Rabbi Arthur Waskow of the Shalom Center granted permission to re-publish this morning’s reflection. It begins with a quote from Henry David Thoreau:

“Cast your whole vote,
Not a strip of paper merely.”

Dear friends,

During this week since the election, I have been living in a quandary.

The root of my quandary is my affirmation of these spiritual truths as applied to “political” events:

  • Ecology, the fullest expression of our science, teaches that if any species exerts total control over any eco-system — tries to gobble up all the nourishment in sight — it destroys the eco-system – and itself.
  • Torah teaches that we must love our neighbors as ourselves, and that we must grant the earth its rhythmic rest — or suffer disastrous floods, famines, exile.
    Democracy is an experiment in increasing interhuman compassion, community, and cooperation.
  • Ecologic sanity is an experiment in increasing interspecies compassion, community, and cooperation.

It seems to me that our recent election, dominated by huge gobs of money in the service of generating even huger gobs of money, marginalized both democracy and eco-sanity.

Part of me wants to believe that politics is always a game of waves — –– that a wave of attacks on democracy today will bring a wave of creative affirmations of democracy tomorrow. That the defeat of pro-democracy candidates (even in states where pro-democratic referenda won big) was an accident of abysmally low voter turnout (the lowest percentage since 1942), and that the progressive movement will recover in 2016.

On the other hand, part of me believes that at this moment in US history the whole system is broken, because extreme inequality of wealth and the dominant power of global corporations has smashed all the organs intended to protect and advance democracy.

And this part of me believes that this brokenness is driving not only America but all our planet into an enormous crash – a dead end where we cannot wait for the next wave of the old system, but instead must give birth to something entirely new.

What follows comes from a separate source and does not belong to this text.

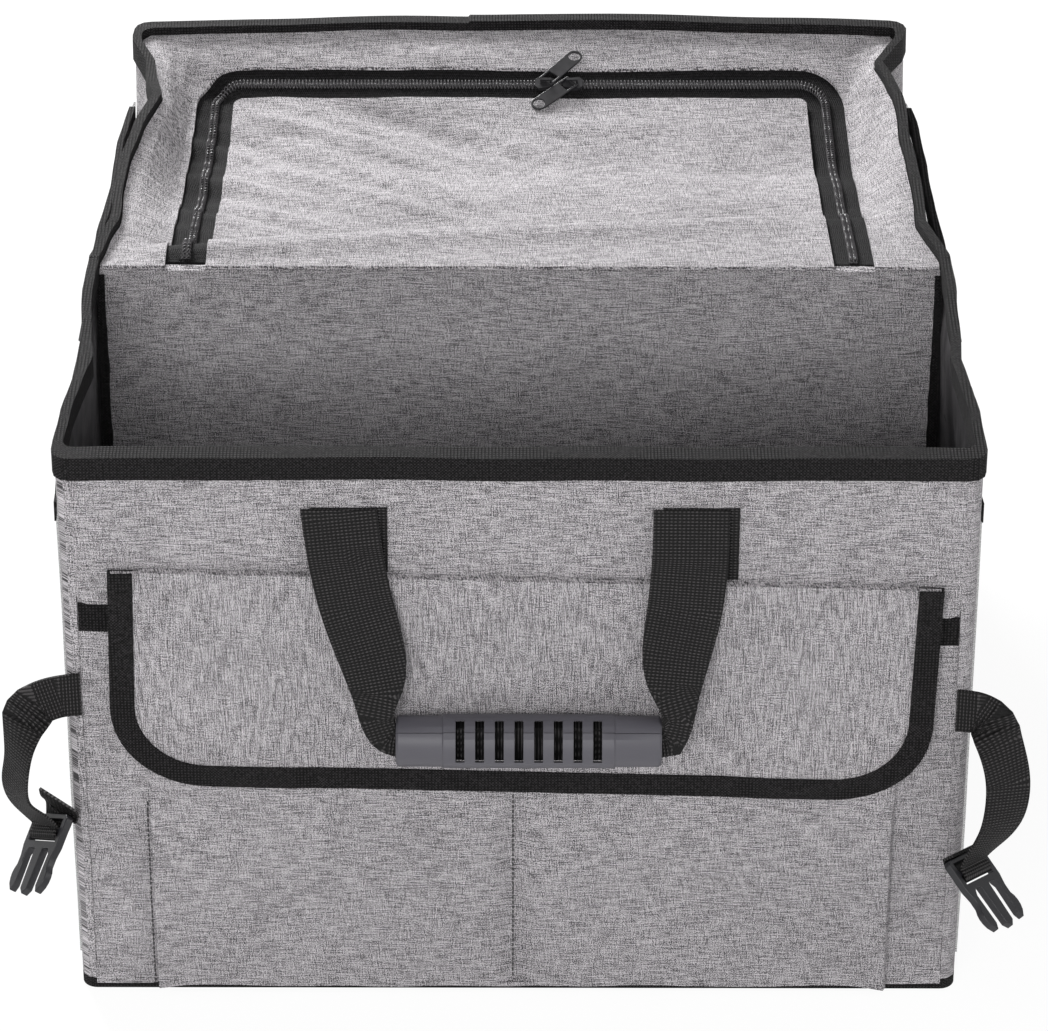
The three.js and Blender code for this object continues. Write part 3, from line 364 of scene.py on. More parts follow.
# %% [markdown]
# ## How the cloth gives
# Cloth over a stiff board stays flat, and between its seams it puffs out and creases. Every cloth
# piece is moved by one and the same field of small bends, so that layers that lie on each other
# stay apart, whatever the creases do. Where rigid things touch the cloth the field is nought.
# All its numbers are millimetres.


# %% The field of bends
def ease(value, low, high):
    """Rises softly from 0 at low to 1 at high."""
    share = min(max((value - low) / (high - low), 0.0), 1.0)
    return share * share * (3 - 2 * share)


def bell(value, width):
    """1 at nought, and fading within a few widths on both sides."""
    return math.exp(-((value / width) ** 2))


def rumple(a, b, seed):
    """A smooth bumpiness from about -1 to 1. Each seed gives another one."""
    return noise.noise(Vector((a, b, seed)))


DIVIDER_MIDDLE = -37.1
DIVIDER_FACE = -40.1
SEAM_X = 3.0
SEAM_DEPTH = 1.4
BELLOWS_DEPTH = 2.4
POCKET_FACE = -240.2
POCKET_SIDE = 192
POCKET_TOP = 126


def side_bend(p):
    """The soft side walls bow and dent between the front, the divider and the rear."""
    free = ease(abs(p.x), 192, 212) * ease(p.y, -236, -196) * ease(-p.y, -237, -205)
    free *= ease(abs(p.y - DIVIDER_MIDDLE), 5, 30) * ease(p.z, 5, 70)
    hand = 3.0 if p.x < 0 else 9.0
    dent = 3.2 * rumple(p.y / 78, p.z / 90, hand) + 1.6 * rumple(p.y / 30, p.z / 70, hand + 1)
    return free * dent


def lid_bend(p):
    """The lid sags off a puffed shoulder behind the divider and creases towards its left corner."""
    free = ease(206 - abs(p.x), 0, 26) * ease(p.y, -37, -22) * (1 - ease(p.y, 212, 232))
    free *= 1 - bell(p.y - 200, 20) * ease(176 - abs(p.x), 0, 16)
    behind = p.y - (-8 + 0.136 * (p.x + 180))
    fold = 1 - 0.75 * ease(p.x, 110, 175)
    drop = ease(behind, -3, 9) * (1 - ease(behind, 9, 80))
    shoulder = fold * (5.0 * bell(behind + 14, 13) - 7.0 * drop - 5.0 * bell(behind - 4, 4))
    over = (0.5 * p.x + 0.86 * p.y) / 15
    down = (0.86 * p.x - 0.5 * p.y) / 120
    inner = ease(168 - abs(p.x), 0, 12) * ease(188 - p.y, 0, 12)
    fan = 4.8 * rumple(over, down, 21.0) * ease(-p.x, -60, 90) * ease(p.y, 15, 50)
    soft = 5.5 * rumple(p.x / 70, p.y / 48, 31.0) + 1.2 * inner * rumple(p.x / 30, p.y / 22, 33.0)
    return free * (shoulder + fan + soft * ease(behind, 0, 45))


def front_bend(p):
    """The pocket puffs out beside its middle seam, and the cloth at its sides dents."""
    near_handle = ease(abs(p.x - 5), 96, 125) if p.z > 118 else 1.0
    seam = ease(abs(p.x + SEAM_X), 1, 26)
    puff = 1.3 * seam * (0.55 + rumple(p.x / 70, p.z / 60, 41.0))
    puff = puff * ease(p.z, 4, 40) * ease(-p.z, -215, -150)
    ripple = 1.4 * abs(rumple(p.x / 26, p.z / 60, 43.0))
    ripple = ripple * ease(abs(p.x), 175, 200) * ease(p.z, 8, 40)
    dent = 1.6 * bell((p.x - 205) * 0.8 - (p.z - 150) * 0.6, 7) * bell(p.z - 150, 28)
    lift = 0.0
    if p.y < POCKET_FACE and abs(p.x) < POCKET_SIDE:
        groove = SEAM_DEPTH * ease(abs(p.x + SEAM_X), 0.35, 0.9)
        lift = SEAM_DEPTH + (groove - SEAM_DEPTH) * ease(p.z, 12, 20)
        lift += BELLOWS_DEPTH * ease(abs(p.x), POCKET_SIDE - 18, POCKET_SIDE - 3)
        lift *= ease(-p.z, -POCKET_TOP, -POCKET_TOP + 12)
    soft = near_handle * (max(puff, 0.0) + ripple + dent)
    return -lift - soft * ease(-p.z, -300, -262) * ease(218 - abs(p.x), 0, 8)


def divider_bend(p):
    """The divider's cloth stands off its board in long soft swells."""
    free = ease(212 - abs(p.x), 0, 40) * ease(p.z, 10, 60) * ease(-p.z, -320, -296)
    swell = 2.4 * rumple(p.x / 85, p.z / 62, 51.0) + 1.0 * rumple(p.x / 34, p.z / 40, 53.0)
    return -free * max(swell + 0.7, 0.0)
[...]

Beyond the kinds of elections we have now, beyond the economic structure built on fossil fuels during the past 250 years.

Not backward into feudalism but forward into new forms of eco-democratic community.

From the first perspective, what needs to happens next is more grass-roots organizing of the well-worn style, combined with a much bolder, clearer progressive populist message. The People vs. Wall Street.

From the second perspective, the meaning of this last election was taught 165 years ago in the midst of a growing crisis over slavery: “Cast your whole vote, not a strip of paper merely, but your whole influence. A minority is powerless while it conforms to the majority; it is not even a minority then; but it is irresistible when it clogs by its whole weight.” – Henry David Thoreau, “On Civil Disobedience”.

Which answer to my quandary is “right”? To get beyond my quandary – OUR quandary! – let’s start from basics:

Both our spiritual/religious traditions and the findings of modern science teach that community, connection, cooperation – in that dangerous four-letter word, LOVE –- are required for human beings and our planet to be healthy and life-giving.

It’s true that Control — in Buber’s language, I-It as distinct from I-Thou — is a necessary part of life. But when Control becomes so overwhelming that community, compassion, are erased –- disaster follows.

Triumphalism, like the “triumphs” of Pharaoh in enslaving people and the very earth his country lived in, becomes self-destructive.

Mentioning Pharaoh reminds us of an historical as well as moral truth:When Control becomes overwhelming, it self-destructs and a new form of society is born.

  • When the ancient Egyptian and Babylonian Empires over-reached, shattering the societies of early Western Semitic tribes, the new social form we know as Torah was born.
  • When the Roman Empire over-reached, it shattered Biblical Judaism – so that Christianity and Rabbinic Judaism and (a little later) Islam were born.
  • Now the machinery of Modernity has over-reached, and all the classic social forms of the last millennia have been shattered. Something new needs to be born. Is being born.
    For Control and Power to limit themselves so as not to over-reach –- is elementary wisdom, even simple sanity.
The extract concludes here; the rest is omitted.